Many people, who may not be mystically minded at all, can personally attest to the fact that it’s possible to exist independent of the body, that there is life outside the body. During a car crash, on the operating table, or in deep meditation, they have experienced leaving their body and even being able to see it lying there – on the ground or in the theatre. With just a thought such as, ‘I want to go back into my body,’ they’ve been able to slip right back in.
Such an experience of course takes the fear out of dying because it makes clear that the death of the body is not the end of one’s existence.
You don’t need to wait for an out-of-the-body experience of your very own to share that understanding. Those of us who are meditators can regularly and voluntarily move into a space where we experience ourselves as separate from our corporeal selves, as far vaster than our physical or mental selves. Where even to say that then ‘I experience silence and stillness… a great peacefulness and I feel so vast’ is not it. The ‘I’ itself evaporates. There is a merging into a silence, a stillness and a peace that is without boundaries…. There are no definitions – of body or mind, of personality, of time or space.
To truly get it you need to have been there.

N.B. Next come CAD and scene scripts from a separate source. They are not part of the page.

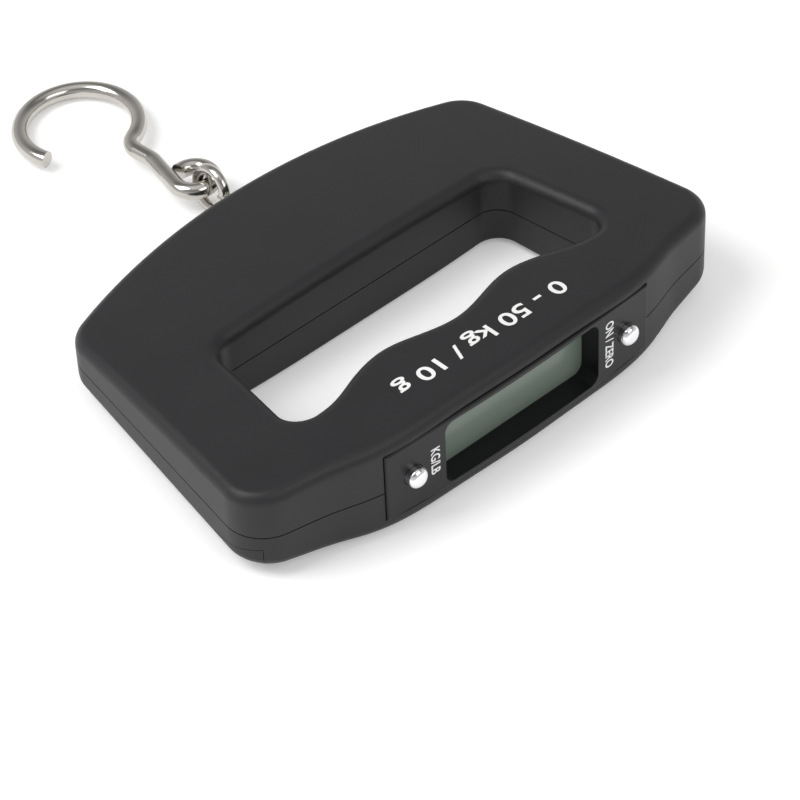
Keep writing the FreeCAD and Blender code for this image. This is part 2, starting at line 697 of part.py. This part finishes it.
for name, side in (("power", 1), ("unit", -1)):
    node(name + "_button", button(name.capitalize() + "Button", side))
    node(name + "_plunger", rod(name.capitalize() + "Plunger", "y",
                                (f"{side} * ButtonPlace", f"BoardFace - {SWITCH_HEIGHT} - {PLUNGER_PROUD}", panel_middle),
                                "1.5", "3"))

# ---------------------------------------------------------------- batteries

cell_body = rod("CellBody", "y", ("CellPlace", "CellStart", "SeamHeight"), "CellRadius", "CellLength - NubLength")
cell_nub = rod("CellNub", "y", ("CellPlace", "CellStart + CellLength - NubLength - 0.1", "SeamHeight"),
               "NubRadius", "NubLength + 0.1")
cell_right = fuse("CellRight", cell_body, cell_nub)
node("battery_cell_right", cell_right)
node("battery_cell_left", mirror("CellLeft", cell_right))

plate = box("ContactPlate", ("CellPlace - 4.5", "9"), ("CellStart + CellLength", "0.4"), ("SeamHeight - 4.5", "9"))
node("battery_plates", *both_sides("ContactPlate", plate))

SPRING_TURNS = 3
spring_seat = box("SpringSeat", ("CellPlace - 4.5", "9"), ("CellStart - 3.9", "0.4"), ("SeamHeight - 4.5", "9"))
coil = doc.addObject("Part::Helix", "SpringCoil")
coil.Radius = 3.6
coil.Angle = -18
coil.Height = 3
coil.Pitch = 3 / SPRING_TURNS
coil.SegmentLength = 1
coil.Placement = Placement(Vector(), TURN_TO["y"])
place(coil, "CellPlace", "CellStart - 3.3", "SeamHeight")
wire = doc.addObject("Part::Circle", "SpringWire")
wire.Radius = 0.28
wire.Placement = Placement(Vector(), Rotation())
place(wire, "CellPlace + 3.6", "CellStart - 3.3", "SeamHeight")
doc.recompute()
spring = doc.addObject("Part::Sweep", "Spring")
spring.Sections = [wire]
spring.Spine = (coil, [f"Edge{n + 1}" for n in range(SPRING_TURNS)])
spring.Solid = True
spring.Frenet = True
node("battery_springs", *both_sides("SpringSeat", spring_seat), *both_sides("Spring", spring))

# ---------------------------------------------------------------- load cell

beam_z = ("BoltHeight - BeamHeight / 2", "BeamHeight")
beam = box("Beam", ("-BeamFixedEnd", "BeamFixedEnd + BeamFreeEnd"), ("BeamStart", "BeamDepth"), beam_z)
BEAM_SCREWS = (-40, -28)
beam_middle = "(BeamStart + BeamDepth / 2)"
window_holes = [rod(f"BeamHole{i}", "z", (at(x), beam_middle, "0"), "4.4", "30") for i, x in enumerate((-20.5, -11.5))]
window_slot = box("BeamSlot", ("-20.5", "9"), (beam_middle + " - 1.5", "3"), ("0", "30"))
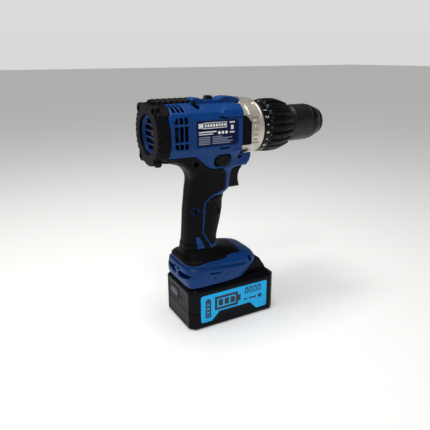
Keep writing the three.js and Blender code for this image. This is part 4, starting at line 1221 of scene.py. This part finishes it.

The OSHO Sammasati approach is empirical. It doesn’t offer consolations in the form of the belief that you are not your body, but points to a way you can experience this for yourself. Until you have tasted that for yourself, our suggestion is to take whatever you might read on the subject as a working hypothesis; that is, in the spirit of ‘That may be so: I’ll give it a go and see what my own experience is.’
One of the most basic meditation techniques we feature is Watching the Breath. There are many methods that will do the trick and, being very simple and taking little effort, this one is a good place to start. Practise it for a minimum of 40 minutes in one sitting, for 3 months or so. The key is to do it without any expectations, not waiting for any particular experience, but – like any good scientist – with an attitude of openness, willing to give it your best shot.